**Problem requirements:** Repeat exactly the lines between and including those that contain "obj.matrix_parent_inverse = Matrix.Identity(4)" and "imported = [obj". Output no other line.

**Raw records:**

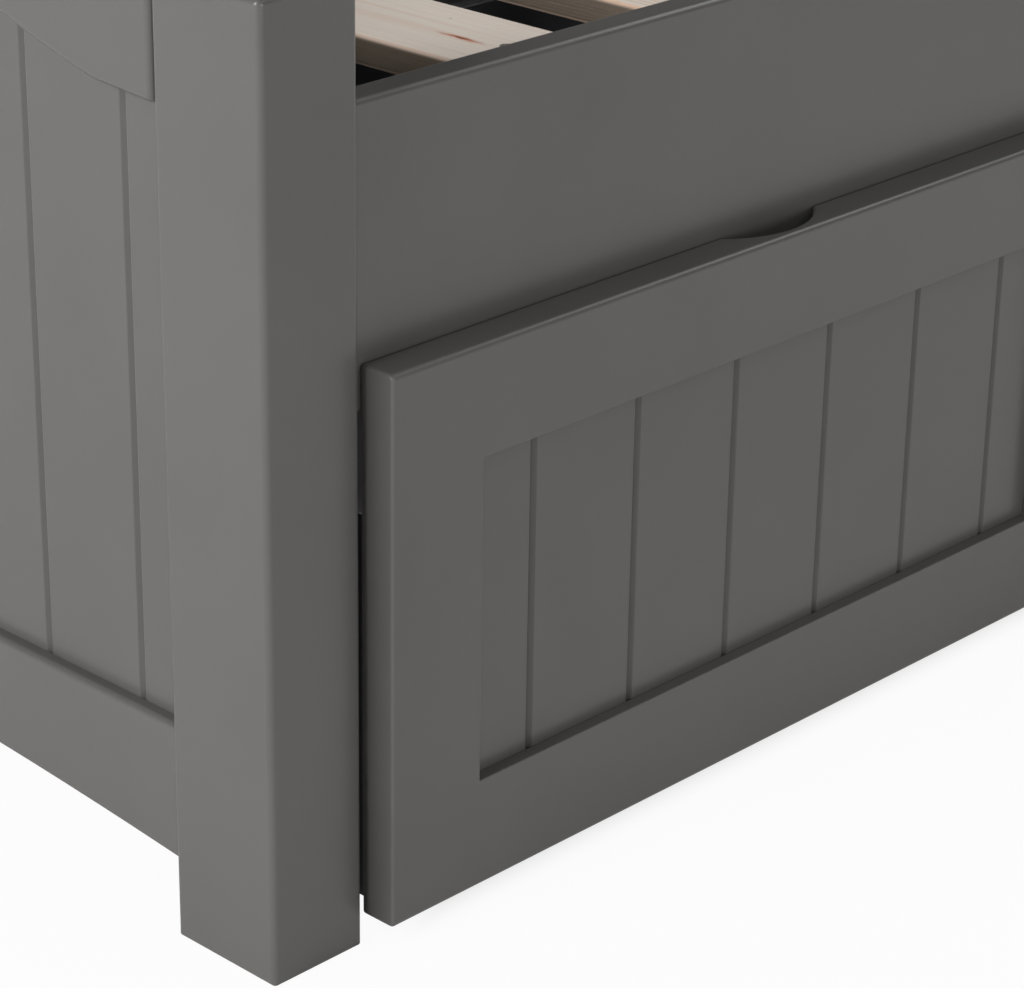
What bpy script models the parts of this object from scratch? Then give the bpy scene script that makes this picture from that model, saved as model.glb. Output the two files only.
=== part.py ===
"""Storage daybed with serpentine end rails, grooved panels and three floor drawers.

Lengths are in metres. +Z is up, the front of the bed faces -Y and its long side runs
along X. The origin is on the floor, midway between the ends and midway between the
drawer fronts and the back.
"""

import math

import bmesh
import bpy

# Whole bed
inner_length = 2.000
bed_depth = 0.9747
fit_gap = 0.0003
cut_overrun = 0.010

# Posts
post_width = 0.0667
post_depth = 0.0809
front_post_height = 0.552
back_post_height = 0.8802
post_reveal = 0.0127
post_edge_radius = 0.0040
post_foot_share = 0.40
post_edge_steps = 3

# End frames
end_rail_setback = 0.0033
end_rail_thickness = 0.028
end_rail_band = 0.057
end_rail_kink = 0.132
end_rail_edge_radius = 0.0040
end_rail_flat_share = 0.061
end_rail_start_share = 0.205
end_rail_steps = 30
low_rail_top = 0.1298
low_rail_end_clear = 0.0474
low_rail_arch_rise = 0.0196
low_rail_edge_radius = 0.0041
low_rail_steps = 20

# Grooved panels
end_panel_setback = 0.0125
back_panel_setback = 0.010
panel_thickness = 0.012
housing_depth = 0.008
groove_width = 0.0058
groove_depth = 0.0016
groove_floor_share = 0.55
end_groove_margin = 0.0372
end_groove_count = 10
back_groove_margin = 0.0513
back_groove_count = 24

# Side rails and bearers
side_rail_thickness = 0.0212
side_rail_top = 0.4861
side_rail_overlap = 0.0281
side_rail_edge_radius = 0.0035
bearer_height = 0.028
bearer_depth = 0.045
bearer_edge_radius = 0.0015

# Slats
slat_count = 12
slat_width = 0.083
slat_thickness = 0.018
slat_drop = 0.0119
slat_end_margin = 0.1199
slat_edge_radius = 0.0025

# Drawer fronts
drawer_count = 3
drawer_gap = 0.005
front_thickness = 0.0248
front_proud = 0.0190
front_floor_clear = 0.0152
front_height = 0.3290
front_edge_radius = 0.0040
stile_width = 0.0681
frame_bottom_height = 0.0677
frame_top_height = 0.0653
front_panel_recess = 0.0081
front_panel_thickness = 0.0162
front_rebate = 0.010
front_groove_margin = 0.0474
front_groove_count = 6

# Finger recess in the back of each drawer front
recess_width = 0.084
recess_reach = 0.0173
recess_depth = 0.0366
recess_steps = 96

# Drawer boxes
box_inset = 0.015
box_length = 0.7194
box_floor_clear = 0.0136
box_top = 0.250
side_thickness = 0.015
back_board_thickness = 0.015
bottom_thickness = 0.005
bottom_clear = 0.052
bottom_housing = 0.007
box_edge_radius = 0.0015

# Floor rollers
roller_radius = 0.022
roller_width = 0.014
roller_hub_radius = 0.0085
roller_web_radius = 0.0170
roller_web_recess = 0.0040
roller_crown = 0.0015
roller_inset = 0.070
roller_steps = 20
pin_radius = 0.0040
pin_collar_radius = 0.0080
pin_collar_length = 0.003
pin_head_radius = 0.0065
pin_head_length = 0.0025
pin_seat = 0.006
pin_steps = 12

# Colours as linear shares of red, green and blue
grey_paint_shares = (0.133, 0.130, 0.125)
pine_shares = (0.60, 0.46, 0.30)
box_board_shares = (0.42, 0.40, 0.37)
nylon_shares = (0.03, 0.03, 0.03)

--

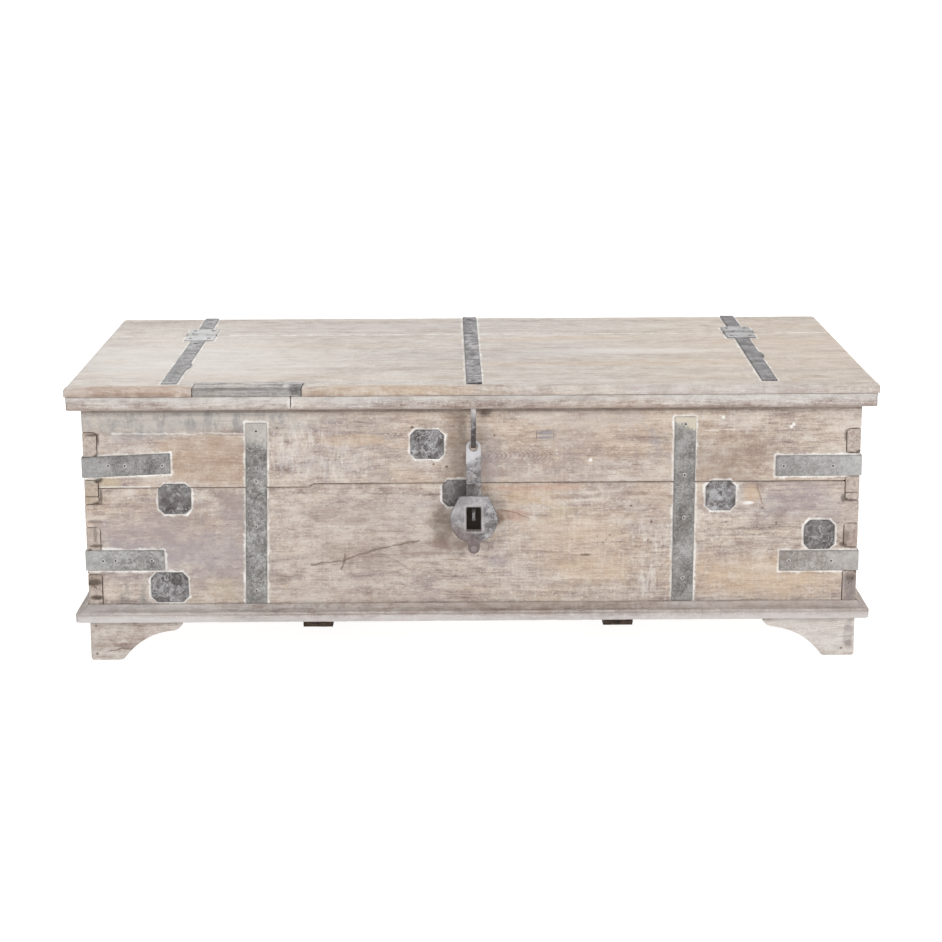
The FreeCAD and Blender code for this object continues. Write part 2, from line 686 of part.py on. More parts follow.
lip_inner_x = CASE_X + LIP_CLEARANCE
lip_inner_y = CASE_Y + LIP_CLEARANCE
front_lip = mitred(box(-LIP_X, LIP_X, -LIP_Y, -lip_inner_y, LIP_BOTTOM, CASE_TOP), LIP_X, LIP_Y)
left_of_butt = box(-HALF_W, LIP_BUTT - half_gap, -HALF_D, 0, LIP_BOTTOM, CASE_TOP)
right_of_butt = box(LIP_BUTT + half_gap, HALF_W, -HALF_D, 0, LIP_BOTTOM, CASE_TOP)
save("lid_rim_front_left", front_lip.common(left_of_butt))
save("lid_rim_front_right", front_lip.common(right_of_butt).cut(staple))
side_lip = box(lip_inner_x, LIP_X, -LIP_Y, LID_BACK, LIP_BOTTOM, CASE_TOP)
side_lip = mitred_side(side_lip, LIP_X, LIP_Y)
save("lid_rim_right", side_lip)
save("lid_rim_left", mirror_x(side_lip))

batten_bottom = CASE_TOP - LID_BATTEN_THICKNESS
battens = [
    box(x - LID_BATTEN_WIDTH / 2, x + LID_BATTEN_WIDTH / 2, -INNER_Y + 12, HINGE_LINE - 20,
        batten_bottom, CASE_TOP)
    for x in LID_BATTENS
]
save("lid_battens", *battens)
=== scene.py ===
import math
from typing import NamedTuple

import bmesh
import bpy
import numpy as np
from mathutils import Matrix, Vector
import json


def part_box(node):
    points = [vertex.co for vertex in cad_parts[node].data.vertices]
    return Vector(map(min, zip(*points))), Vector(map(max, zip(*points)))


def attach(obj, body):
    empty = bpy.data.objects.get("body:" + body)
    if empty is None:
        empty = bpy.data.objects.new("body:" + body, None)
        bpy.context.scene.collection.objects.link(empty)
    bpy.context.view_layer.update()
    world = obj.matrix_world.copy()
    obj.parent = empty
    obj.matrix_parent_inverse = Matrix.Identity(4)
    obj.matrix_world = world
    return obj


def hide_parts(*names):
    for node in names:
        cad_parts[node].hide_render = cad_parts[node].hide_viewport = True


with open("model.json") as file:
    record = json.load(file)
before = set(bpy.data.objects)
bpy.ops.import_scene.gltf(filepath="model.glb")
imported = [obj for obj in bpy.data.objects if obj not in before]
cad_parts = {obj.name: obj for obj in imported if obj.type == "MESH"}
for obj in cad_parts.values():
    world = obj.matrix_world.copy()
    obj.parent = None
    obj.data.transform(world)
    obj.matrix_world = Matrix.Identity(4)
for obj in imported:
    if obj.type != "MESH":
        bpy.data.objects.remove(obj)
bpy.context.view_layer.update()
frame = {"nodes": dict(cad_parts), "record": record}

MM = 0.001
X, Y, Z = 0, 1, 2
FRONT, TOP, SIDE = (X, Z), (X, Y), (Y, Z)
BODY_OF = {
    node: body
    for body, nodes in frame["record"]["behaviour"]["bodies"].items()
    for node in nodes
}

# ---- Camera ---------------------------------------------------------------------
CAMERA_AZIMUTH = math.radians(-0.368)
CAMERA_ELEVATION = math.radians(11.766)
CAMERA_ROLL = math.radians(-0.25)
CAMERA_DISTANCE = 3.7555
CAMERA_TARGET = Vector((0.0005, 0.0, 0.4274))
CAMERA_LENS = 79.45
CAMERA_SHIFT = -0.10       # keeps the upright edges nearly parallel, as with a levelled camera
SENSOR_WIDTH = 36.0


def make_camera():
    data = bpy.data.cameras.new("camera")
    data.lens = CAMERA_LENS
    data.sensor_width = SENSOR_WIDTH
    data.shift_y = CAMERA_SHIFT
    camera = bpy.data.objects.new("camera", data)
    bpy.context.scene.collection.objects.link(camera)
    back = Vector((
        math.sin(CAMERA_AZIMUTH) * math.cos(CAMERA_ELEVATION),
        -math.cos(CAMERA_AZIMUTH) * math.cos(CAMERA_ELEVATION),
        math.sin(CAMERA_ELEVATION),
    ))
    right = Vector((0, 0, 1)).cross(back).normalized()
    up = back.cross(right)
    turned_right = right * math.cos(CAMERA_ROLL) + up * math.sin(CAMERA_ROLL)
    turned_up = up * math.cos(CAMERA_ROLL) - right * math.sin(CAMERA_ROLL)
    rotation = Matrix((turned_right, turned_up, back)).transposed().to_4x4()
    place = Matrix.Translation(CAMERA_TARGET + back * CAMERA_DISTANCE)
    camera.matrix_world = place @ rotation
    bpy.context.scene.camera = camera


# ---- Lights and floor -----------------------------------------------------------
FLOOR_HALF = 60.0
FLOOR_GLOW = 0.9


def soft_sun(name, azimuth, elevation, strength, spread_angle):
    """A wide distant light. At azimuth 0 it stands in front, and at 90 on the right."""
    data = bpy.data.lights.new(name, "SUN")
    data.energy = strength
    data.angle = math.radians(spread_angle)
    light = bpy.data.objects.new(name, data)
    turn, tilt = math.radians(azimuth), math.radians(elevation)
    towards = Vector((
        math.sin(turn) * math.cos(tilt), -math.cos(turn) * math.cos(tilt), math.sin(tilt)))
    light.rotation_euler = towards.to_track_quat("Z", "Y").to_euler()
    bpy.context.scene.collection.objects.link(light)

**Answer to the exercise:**
    obj.matrix_parent_inverse = Matrix.Identity(4)
    obj.matrix_world = world
    return obj


def hide_parts(*names):
    for node in names:
        cad_parts[node].hide_render = cad_parts[node].hide_viewport = True


with open("model.json") as file:
    record = json.load(file)
before = set(bpy.data.objects)
bpy.ops.import_scene.gltf(filepath="model.glb")
imported = [obj for obj in bpy.data.objects if obj not in before]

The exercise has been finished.